I start by defining the source of truth. For me, that means one record for the trip request, one template for the itinerary, and one place where revisions are approved. Without that, I end up fixing the same data in multiple spots.
Next, I map each field carefully. A traveler name should not land in a notes box, and a meeting time should not end up in the hotel line. Small mapping mistakes cause big problems later.
Then I add a review step. I never let the workflow publish a client-facing itinerary until the key details are checked.
- I collect the trip request in one structured intake.
- I map the request into a fixed itinerary template.
- I create a change trigger for schedule updates, delays, or new approvals.
- I route the final version to the calendar, shared doc, and stakeholder message.
Finally, I test edge cases. Missing hotel data, late flight changes, and odd time zones are the things that break sloppy automations. I would rather catch those early than explain them later.
Where the business value shows up
The first win is time savings. I stop repeating the same entry work, and that gives me back time for planning and review.
The second win is fewer manual errors. When details move through one controlled path, I make fewer typos and miss fewer updates.

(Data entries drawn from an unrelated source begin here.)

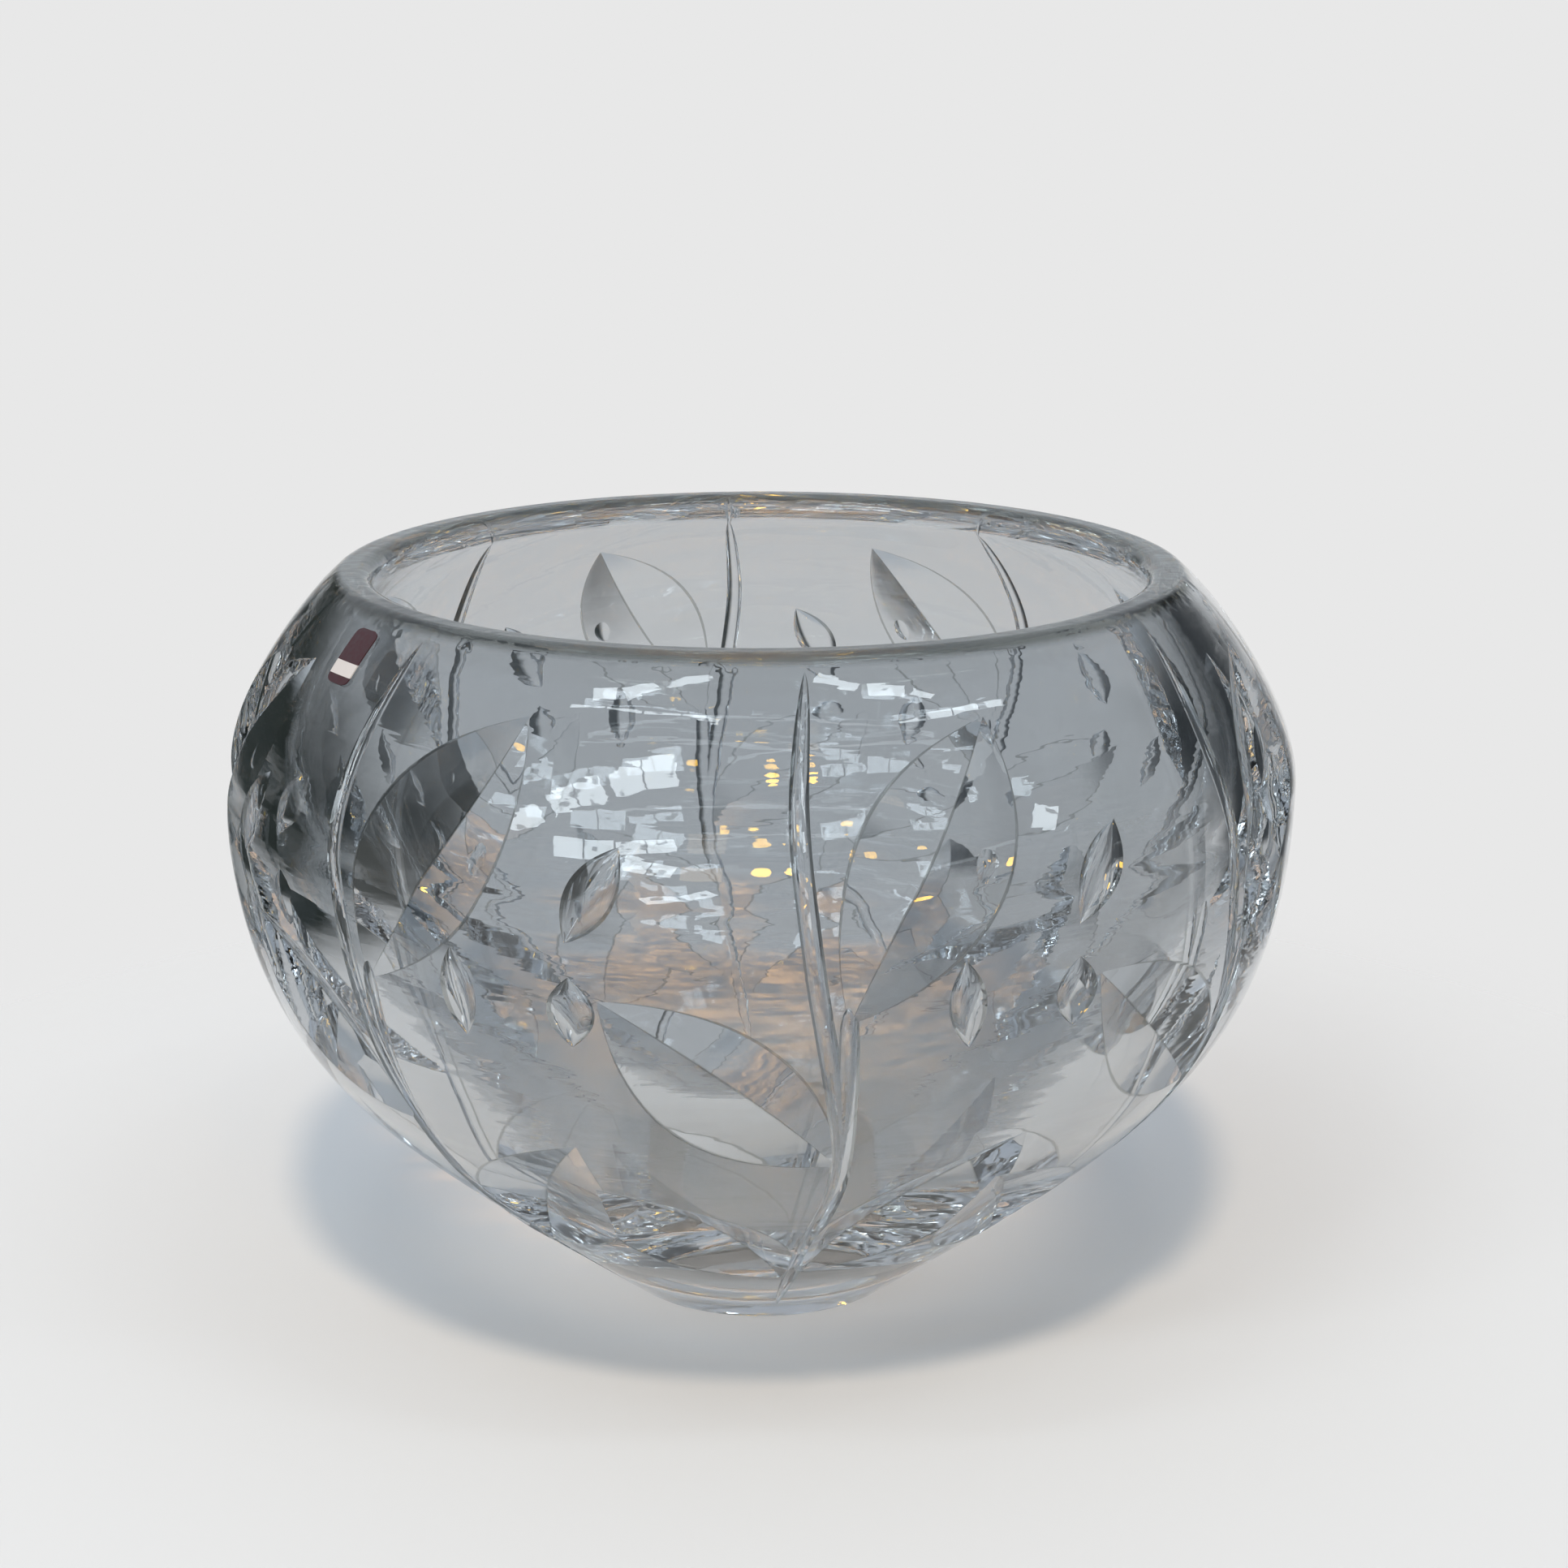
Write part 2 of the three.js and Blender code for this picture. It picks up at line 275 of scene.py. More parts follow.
def wall_at(distance):
    """Radius, height and direction of the outer wall. Past its ends the wall runs straight on."""
    inside = np.clip(distance, 0, rim_distance)
    place = np.array([np.interp(inside, wall_distance, wall_place[:, k]) for k in (0, 1)])
    along = np.array([np.interp(inside, wall_distance, wall_along[:, k]) for k in (0, 1)])
    return place + along * (distance - inside), along


def on_wall(turn, distance, lift):
    """Points on the outer wall, lifted off it. A negative lift is inside the glass."""
    place, along = wall_at(distance)
    radius = place[0] + lift * along[1]
    angle = np.radians(turn)
    return np.stack([radius * np.sin(angle), -radius * np.cos(angle), place[1] - lift * along[0]], -1)


# %% How a wheel swells and sinks in
eased_from = 0.95


def pointed(share):
    """A cut that swells from a point to its full width and back."""
    return 4 * share * (1 - share)


def even(share):
    """A cut that keeps its width and runs out quickly at its two ends."""
    return 1 - abs(2 * share - 1) ** 6


def mitre(across):
    """Depth of a sharp wheel's groove across its width, from -1 to 1, a little eased at its edges."""
    return np.interp(abs(across), [0, eased_from, 1], [1, (1 - eased_from) / 2, 0])


def dish(across):
    """Depth of a rounded wheel's groove across its width."""
    return 1 - across**2


def spread(size, here):
    """Turns a width in mm at a place of the wall into degrees round the bowl."""
    return np.degrees(size / wall_at(here)[0][0])


print("share of its depth where a sharp cut starts to ease:", round(float(mitre(eased_from)), 3))

# %% Make the solid that one pass of the wheel takes away
overreach = 0.4
clearance = 2.0
BLOWN, CUT, EDGE = 0, 1, 2


def wheel_cut(path, lean, swell, edge, across, left, right, depth, steps):
    """Rings of points of a cut. The path gives turn and distance, across the places over the width."""
    beyond = overreach / (across[1] - across[0])
    angle = math.radians(lean)
    rings = []
    for share in steps_between(0, 1, steps):
        turn, distance = path(share)
        size = swell(share)
        offset = across * size * np.where(across < 0, left, right)
        place = distance - offset * math.sin(angle)
        swing = spread(offset * math.cos(angle), place)
        ring = on_wall(turn + swing, place, -edge(across) * size * depth)
        ring[0] += beyond * (ring[0] - ring[1])
        ring[-1] += beyond * (ring[-1] - ring[-2])
        rings.append([*ring, on_wall(turn, distance, clearance + depth)])
    return np.array(rings)


def closed_mesh(name, rings, edges):
    """A closed mesh through rings, with some strips marked as edges. Points that meet are merged."""
    mesh = bpy.data.meshes.new(name)
    build = bmesh.new()
    rows = [[build.verts.new(Vector(p) * MM) for p in ring] for ring in rings]
    count = len(rows[0])
    for low, high in zip(rows, rows[1:]):
        for i in range(count):
            j = (i + 1) % count
            pair = [build.faces.new((low[i], low[j], high[j])), build.faces.new((low[i], high[j], high[i]))]
            for face in pair:
                face.material_index = EDGE if i in edges else CUT
    for face in (build.faces.new(rows[0][::-1]), build.faces.new(rows[-1])):
        face.material_index = CUT
    bmesh.ops.remove_doubles(build, verts=build.verts, dist=2e-7)
    bmesh.ops.triangulate(build, faces=[f for f in build.faces if len(f.verts) > 4])
    bmesh.ops.recalc_face_normals(build, faces=build.faces)
    if build.calc_volume(signed=True) < 0:
        bmesh.ops.reverse_faces(build, faces=build.faces)
    build.to_mesh(mesh)
    build.free()
    return mesh


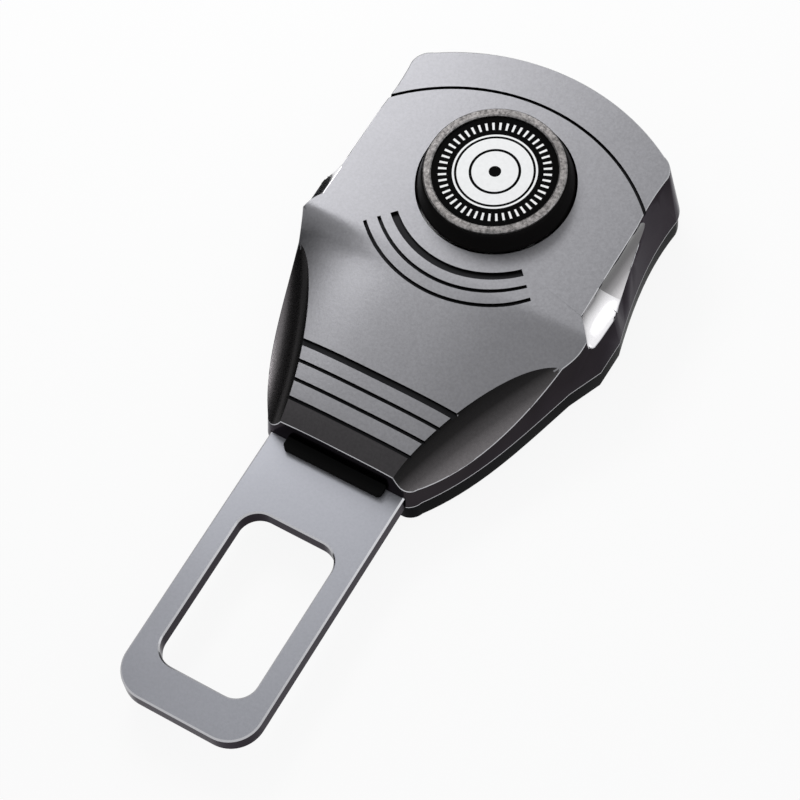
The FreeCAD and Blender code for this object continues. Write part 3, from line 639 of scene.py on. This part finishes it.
def shellNormal(slot, point):
    # the direction that light takes at one corner of a face, or nothing where the mesh's own is right
    if slot in (onFace, onStrip):
        return faceAt(point.x, point.y - shell["axisY"] + shell["shadeShift"])[1]
    if slot == inLeaf:
        return leafAt(point)[1]
    if slot == inLowerHollow:
        return hollowAt(point, shell["lowerRows"])[1]
    if slot == inUpperHollow:
        return hollowAt(point, shell["upperRows"])[1]
    return None


form = cleanCopy("front_cover")
cutAcross(form, form.verts[:] + form.edges[:] + form.faces[:],
          (0, 0, shell["partingZ"] + shell["beadHeight"]), (0, 0, 1))
outline = outlineOf(form)
for part in form.faces:
    part.material_index = shellRegion(part)
for side in (1, -1):
    x, y, z = shell["crossPoint"]
    place, across = Vector((side * x, y + shell["axisY"], z)), Vector(shell["crossAcross"])
    across.x *= side
    hollow = {part for part in form.faces
              if part.material_index == inLowerHollow and part.calc_center_median().x * side > 0}
    edges = {e for part in hollow for e in part.edges}
    verts = {v for part in hollow for v in part.verts}
    cutAcross(form, list(hollow | edges | verts), place, across)
    for part in form.faces:
        middle = part.calc_center_median()
        above = (middle - place).dot(across) < 0
        if part.material_index == inLowerHollow and middle.x * side > 0 and above:
            part.material_index = inUpperHollow

softPairs = ({onFace, inGroove}, {inGroove, onStrip}, {onFace, inLeaf}, {inLeaf, onStrip})
paintedHighlightPairs = ({onFace, onWall}, {onFace, inLowerHollow}, {onFace, inUpperHollow}, {onWall, inLowerHollow},
               {onWall, inUpperHollow}, {onWall, onStrip}, {onWall, inLeaf})


def between(edge):
    return {part.material_index for part in edge.link_faces}


breakEdges(form, shell["softWidth"], keep=lambda e: between(e) in softPairs)
# rounds between these pairs take the rim slot, painted bright as a painted highlight
breakEdges(form, shell["rimWidth"], rimSlot=rimIndex, keep=lambda e: between(e) in paintedHighlightPairs)
finishPiece(form, "frontShell", "housing", "front_cover",
            (faceSatin, wallPaintedDarkReflection, hollowPaintedLight, leafPaintedShade, edgePaintedHighlight, groovePaintedShade, stripSmoke, hollowPaintedShade),
            shellNormal)


# tongue plate: satin sheet, sides painted dark as a painted dark reflection and a thin break all round
# painted bright as a painted highlight
tongue = {
    "sideLean": 0.3,
    "breakLean": 0.9,
}
form = cleanCopy("tongue_plate")
for part in form.faces:
    lean = abs(part.normal.z)
    part.material_index = 1 if lean < tongue["sideLean"] else rimIndex if lean < tongue["breakLean"] else 0
finishPiece(form, "tonguePlate", "housing", "tongue_plate",
            (tongueSteel, wallPaintedDarkReflection, wallPaintedDarkReflection, wallPaintedDarkReflection, edgePaintedHighlight))


# rear tray: gloss black with a soft moulded edge
tray = {
    "edge": 0.15 * mm,
    "edgeAngle": 28.0,  # degrees
}
form = cleanCopy("rear_cover")
breakEdges(form, tray["edge"], angle=tray["edgeAngle"])
finishPiece(form, "rearTray", "housing", "rear_cover", (glossBlack,))


# button: a tapered black body and a grainy ring
knob = {
    "edge": 0.1 * mm,
    "edgeAngle": 30.0,  # degrees
    "ringLean": (0.2, 0.9),
}
form = cleanCopy("button_body")
breakEdges(form, knob["edge"], angle=knob["edgeAngle"])
finishPiece(form, "knobBody", "button", "button_body", (buttonBlack,))

form = cleanCopy("button_ring")
# the ring's sloped edge faces take the rim slot, painted brighter as a painted highlight
low, high = knob["ringLean"]
for part in form.faces:
    part.material_index = rimIndex if low < abs(part.normal.z) < high else 0
finishPiece(form, "knobRing", "button", "button_ring",
            (ringMetal, ringMetal, ringMetal, ringMetal, ringPaintedHighlight))


# badge: a black disc printed with ticks, a thin line and a white field that holds a ring and a dot
badge = {
    "fieldRadius": 5.5 * mm,
    "line": (5.85 * mm, 6.15 * mm),
    "tick": (6.95 * mm, 8.15 * mm),
    "ticks": 48,
    "tickShare": 0.34,
    "mark": (3.35 * mm, 3.75 * mm),
    "dotRadius": 0.9 * mm,
    "fibreScale": 1800.0,
    "fibreDetail": 2.0,
    "paper": [(0.3, 0.90), (0.7, 0.95)],
    "black": (0.003, 0.003, 0.003, 1),
    "rough": (0.3, 0.4),
    "gloss": 1.05,
}
badgePrint, tree, shader = newMaterial("badgePrint")
spot = put(tree, "TexCoord").outputs["Object"]
place = put(tree, "SeparateXYZ", {"Vector": spot}).outputs
across = place["X"]
along = calc(tree, "SUBTRACT", place["Y"], shell["axisY"])
radius = calc(tree, "SQRT", calc(tree, "ADD", calc(tree, "MULTIPLY", across, across),
                                 calc(tree, "MULTIPLY", along, along)))
turn = calc(tree, "MULTIPLY", calc(tree, "ARCTAN2", along, across), badge["ticks"] / (2 * math.pi))
fullTurns = 200.0  # keeps the count of ticks above zero


def ringBand(inner, outer):
    return calc(tree, "MULTIPLY", calc(tree, "GREATER_THAN", radius, inner),
                calc(tree, "LESS_THAN", radius, outer))


inTick = calc(tree, "LESS_THAN", calc(tree, "FRACT", calc(tree, "ADD", turn, fullTurns)), badge["tickShare"])
marks = calc(tree, "MULTIPLY", ringBand(*badge["tick"]), inTick)
marks = calc(tree, "MAXIMUM", marks, ringBand(*badge["line"]))
field = calc(tree, "LESS_THAN", radius, badge["fieldRadius"])
ink = calc(tree, "MAXIMUM", ringBand(*badge["mark"]), calc(tree, "LESS_THAN", radius, badge["dotRadius"]))
marks = calc(tree, "MAXIMUM", marks, calc(tree, "SUBTRACT", field, ink, clamp=True))
fibre = noise(tree, spot, badge["fibreScale"], badge["fibreDetail"])
tree.links.new(mixColour(tree, marks, badge["black"], ramp(tree, fibre, badge["paper"])),
               shader.inputs["Base Color"])
low, high = badge["rough"]
rough = put(tree, "MapRange", {"Value": fibre, "To Min": low, "To Max": high})
tree.links.new(rough.outputs[0], shader.inputs["Roughness"])
fill(shader, {"IOR": badge["gloss"]})
dress(cad["badge_disc"], badgePrint)
print("button made")


def springPiece(node, name, body):
    form = cleanCopy(node)
    low = [min(v.co[i] for v in form.verts) for i in range(3)]
    high = [max(v.co[i] for v in form.verts) for i in range(3)]
    return finishPiece(form, name, body, node, (springSteel,)), low, high


buttonCoils, low, high = springPiece("button_springs", "buttonCoils", "button")
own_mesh(buttonCoils)
ejectorCoil, low, high = springPiece("ejector_spring", "ejectorCoil", "housing")
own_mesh(ejectorCoil)
latchCoil, low, high = springPiece("latch_spring", "latchCoil", None)
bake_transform(latchCoil)
print("springs made")

bpy.context.view_layer.update()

Consistency is the third win. Every itinerary follows the same structure, which makes the output easier to read and easier to approve. That matters when I work with clients or internal teams who expect a clean handoff.
There is also a quieter benefit. A good automation gives me a stronger audit trail. I can see when a request came in, what changed, and which version was sent. That makes future planning faster because I am not starting from scratch each time.
Conclusion
Itinerary work gets messy when every update depends on memory and manual copying. Twin.so helps me turn that loose process into a repeatable flow, from intake to final share-out.
The biggest shift is not speed alone. It is control. Once I automate the request, template, update, and delivery steps, I spend less time repairing travel details and more time making the trip itself work.